Write out the full listing again, exactly as it stands.
<<<<
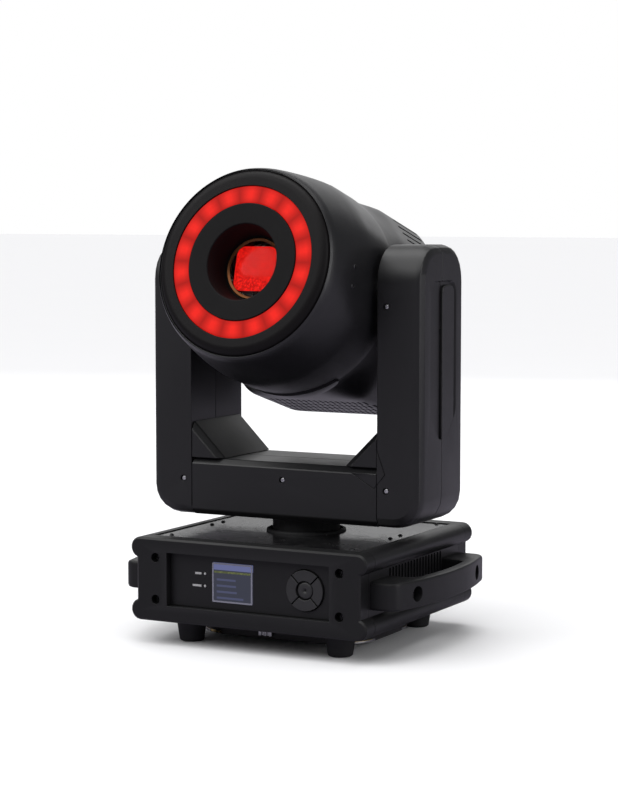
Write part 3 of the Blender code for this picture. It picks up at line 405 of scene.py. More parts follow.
@dataclass(frozen=True)
class Finish:
    """An opaque finish: a colour, its worn shade (also used for a painted highlight along sharp edges) and
    its dusty shade, its gloss and its relief.
    """

    name: str
    colour: Colour
    roughness: tuple[float, float]
    grain: Grain = Grain.MOULDED
    scale: float = 1500.0
    depth: float = 0.00004
    metallic: float = 0.0
    specular: float = 0.42
    coat: float = 0.0
    # The worn colour and its amount serve both the rub marks and a painted highlight that lightens sharp
    # edges.
    worn_and_sheen: Colour = (0.035, 0.035, 0.037)
    wear_and_sheen: float = 0.16
    dusty: Colour = (0.10, 0.098, 0.095)
    dust: float = 0.04

    def material(self) -> Material:
        """The finish as a material, built the first time it is asked for."""
        return bpy.data.materials.get(self.name) or self.build()

    def build(self) -> Material:
        """Builds the finish's node graph.

        Returns:
            A material that ends in one Principled shader.
        """
        made = bpy.data.materials.new(self.name)
        made.use_nodes = True
        graph = Graph(made.node_tree)
        shader = made.node_tree.nodes["Principled BSDF"]
        shader.inputs["Metallic"].default_value = self.metallic
        shader.inputs["Specular IOR Level"].default_value = self.specular
        shader.inputs["Coat Weight"].default_value = self.coat
        shader.inputs["Coat Roughness"].default_value = 0.12
        place = graph.add("TexCoord")
        where = place.outputs["Object"]
        marks = self.effect(graph, "handling", where, Scale=9.0)
        level = graph.add("SeparateXYZ")
        graph.join(place.outputs["Normal"], level.inputs[0])
        settled = self.effect(graph, "dust", where, Scale=60.0)
        graph.join(level.outputs["Z"], settled.inputs["Up"])
        self.colours(graph, shader, where, marks, settled)
        self.gloss(graph, shader, marks, settled)
        relief = self.effect(graph, self.grain.value, where, Scale=self.scale)
        bump = graph.add("Bump")
        bump.inputs["Distance"].default_value = self.depth
        graph.join(relief.outputs["Height"], bump.inputs["Height"])
        graph.join(bump.outputs[0], shader.inputs["Normal"])
        return made

    def effect(self, graph: Graph, name: str, where: NodeSocket, **values: float) -> Node:
        """A shared group placed in the finish's graph, with its values set.

        Args:
            graph: the finish's graph.
            name: the effect's name.
            where: the coordinates.
            values: plain values for its inputs.

        Returns:
            The placed group.
        """
        made = graph.add("Group", node_tree=SharedGroups.get(name))
        graph.join(where, made.inputs["Vector"])
        for key, value in values.items():
            made.inputs[key].default_value = value
        return made

    def colours(self, graph: Graph, shader: Node, where: NodeSocket, marks: Node, settled: Node) -> None:
        """Base colour: a faint mottle, rubbed spots, a painted highlight along sharp edges, and dust.

        Args:
            graph: the finish's graph.
            shader: the Principled shader.
            where: the coordinates.
            marks: the handling effect.
            settled: the dust effect.
        """
        deep = tuple(0.82 * c for c in self.colour)
        mottle = graph.blend(graph.noise(where, 35.0, 3.0), (*deep, 1), (*self.colour, 1))
        # Painted highlight: sharp edges, found by pointiness, are lightened toward the worn colour as if they
        # catch the light.
        edge = graph.add("NewGeometry").outputs["Pointiness"]
        bright = graph.remap(edge, 0.53, 0.62, 0.0, self.wear_and_sheen)
        rubbed = graph.maths("MULTIPLY", marks.outputs["Rub"], self.wear_and_sheen * 0.35)
        worn_and_sheen = graph.blend(graph.maths("MAXIMUM", bright, rubbed), mottle, (*self.worn_and_sheen, 1))
        cover = graph.maths("MULTIPLY", settled.outputs["Cover"], self.dust)
        graph.join(graph.blend(cover, worn_and_sheen, (*self.dusty, 1)), shader.inputs["Base Color"])

    def gloss(self, graph: Graph, shader: Node, marks: Node, settled: Node) -> None:
        """Roughness: between the two limits by the smudges, and duller under dust.

        Args:
            graph: the finish's graph.
            shader: the Principled shader.
            marks: the handling effect.
            settled: the dust effect.
        """
        smudged = graph.remap(marks.outputs["Smudge"], 0.0, 1.0, *self.roughness)
        dull = graph.maths("MULTIPLY", settled.outputs["Cover"], self.dust)
        graph.join(graph.maths("ADD", smudged, dull), shader.inputs["Roughness"])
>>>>
Task solution>
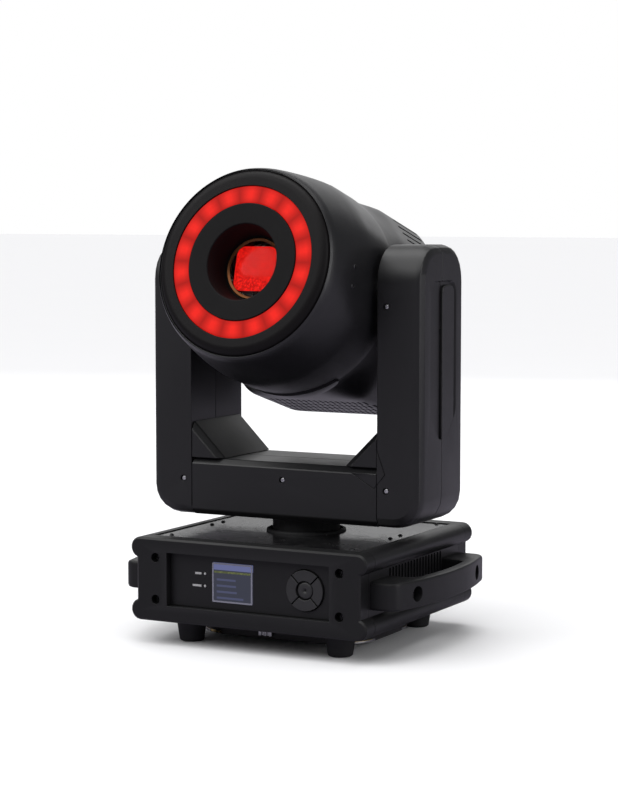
Write part 3 of the Blender code for this picture. It picks up at line 405 of scene.py. More parts follow.
@dataclass(frozen=True)
class Finish:
    """An opaque finish: a colour, its worn shade (also used for a painted highlight along sharp edges) and
    its dusty shade, its gloss and its relief.
    """

    name: str
    colour: Colour
    roughness: tuple[float, float]
    grain: Grain = Grain.MOULDED
    scale: float = 1500.0
    depth: float = 0.00004
    metallic: float = 0.0
    specular: float = 0.42
    coat: float = 0.0
    # The worn colour and its amount serve both the rub marks and a painted highlight that lightens sharp
    # edges.
    worn_and_sheen: Colour = (0.035, 0.035, 0.037)
    wear_and_sheen: float = 0.16
    dusty: Colour = (0.10, 0.098, 0.095)
    dust: float = 0.04

    def material(self) -> Material:
        """The finish as a material, built the first time it is asked for."""
        return bpy.data.materials.get(self.name) or self.build()

    def build(self) -> Material:
        """Builds the finish's node graph.

        Returns:
            A material that ends in one Principled shader.
        """
        made = bpy.data.materials.new(self.name)
        made.use_nodes = True
        graph = Graph(made.node_tree)
        shader = made.node_tree.nodes["Principled BSDF"]
        shader.inputs["Metallic"].default_value = self.metallic
        shader.inputs["Specular IOR Level"].default_value = self.specular
        shader.inputs["Coat Weight"].default_value = self.coat
        shader.inputs["Coat Roughness"].default_value = 0.12
        place = graph.add("TexCoord")
        where = place.outputs["Object"]
        marks = self.effect(graph, "handling", where, Scale=9.0)
        level = graph.add("SeparateXYZ")
        graph.join(place.outputs["Normal"], level.inputs[0])
        settled = self.effect(graph, "dust", where, Scale=60.0)
        graph.join(level.outputs["Z"], settled.inputs["Up"])
        self.colours(graph, shader, where, marks, settled)
        self.gloss(graph, shader, marks, settled)
        relief = self.effect(graph, self.grain.value, where, Scale=self.scale)
        bump = graph.add("Bump")
        bump.inputs["Distance"].default_value = self.depth
        graph.join(relief.outputs["Height"], bump.inputs["Height"])
        graph.join(bump.outputs[0], shader.inputs["Normal"])
        return made

    def effect(self, graph: Graph, name: str, where: NodeSocket, **values: float) -> Node:
        """A shared group placed in the finish's graph, with its values set.

        Args:
            graph: the finish's graph.
            name: the effect's name.
            where: the coordinates.
            values: plain values for its inputs.

        Returns:
            The placed group.
        """
        made = graph.add("Group", node_tree=SharedGroups.get(name))
        graph.join(where, made.inputs["Vector"])
        for key, value in values.items():
            made.inputs[key].default_value = value
        return made

    def colours(self, graph: Graph, shader: Node, where: NodeSocket, marks: Node, settled: Node) -> None:
        """Base colour: a faint mottle, rubbed spots, a painted highlight along sharp edges, and dust.

        Args:
            graph: the finish's graph.
            shader: the Principled shader.
            where: the coordinates.
            marks: the handling effect.
            settled: the dust effect.
        """
        deep = tuple(0.82 * c for c in self.colour)
        mottle = graph.blend(graph.noise(where, 35.0, 3.0), (*deep, 1), (*self.colour, 1))
        # Painted highlight: sharp edges, found by pointiness, are lightened toward the worn colour as if they
        # catch the light.
        edge = graph.add("NewGeometry").outputs["Pointiness"]
        bright = graph.remap(edge, 0.53, 0.62, 0.0, self.wear_and_sheen)
        rubbed = graph.maths("MULTIPLY", marks.outputs["Rub"], self.wear_and_sheen * 0.35)
        worn_and_sheen = graph.blend(graph.maths("MAXIMUM", bright, rubbed), mottle, (*self.worn_and_sheen, 1))
        cover = graph.maths("MULTIPLY", settled.outputs["Cover"], self.dust)
        graph.join(graph.blend(cover, worn_and_sheen, (*self.dusty, 1)), shader.inputs["Base Color"])

    def gloss(self, graph: Graph, shader: Node, marks: Node, settled: Node) -> None:
        """Roughness: between the two limits by the smudges, and duller under dust.

        Args:
            graph: the finish's graph.
            shader: the Principled shader.
            marks: the handling effect.
            settled: the dust effect.
        """
        smudged = graph.remap(marks.outputs["Smudge"], 0.0, 1.0, *self.roughness)
        dull = graph.maths("MULTIPLY", settled.outputs["Cover"], self.dust)
        graph.join(graph.maths("ADD", smudged, dull), shader.inputs["Roughness"])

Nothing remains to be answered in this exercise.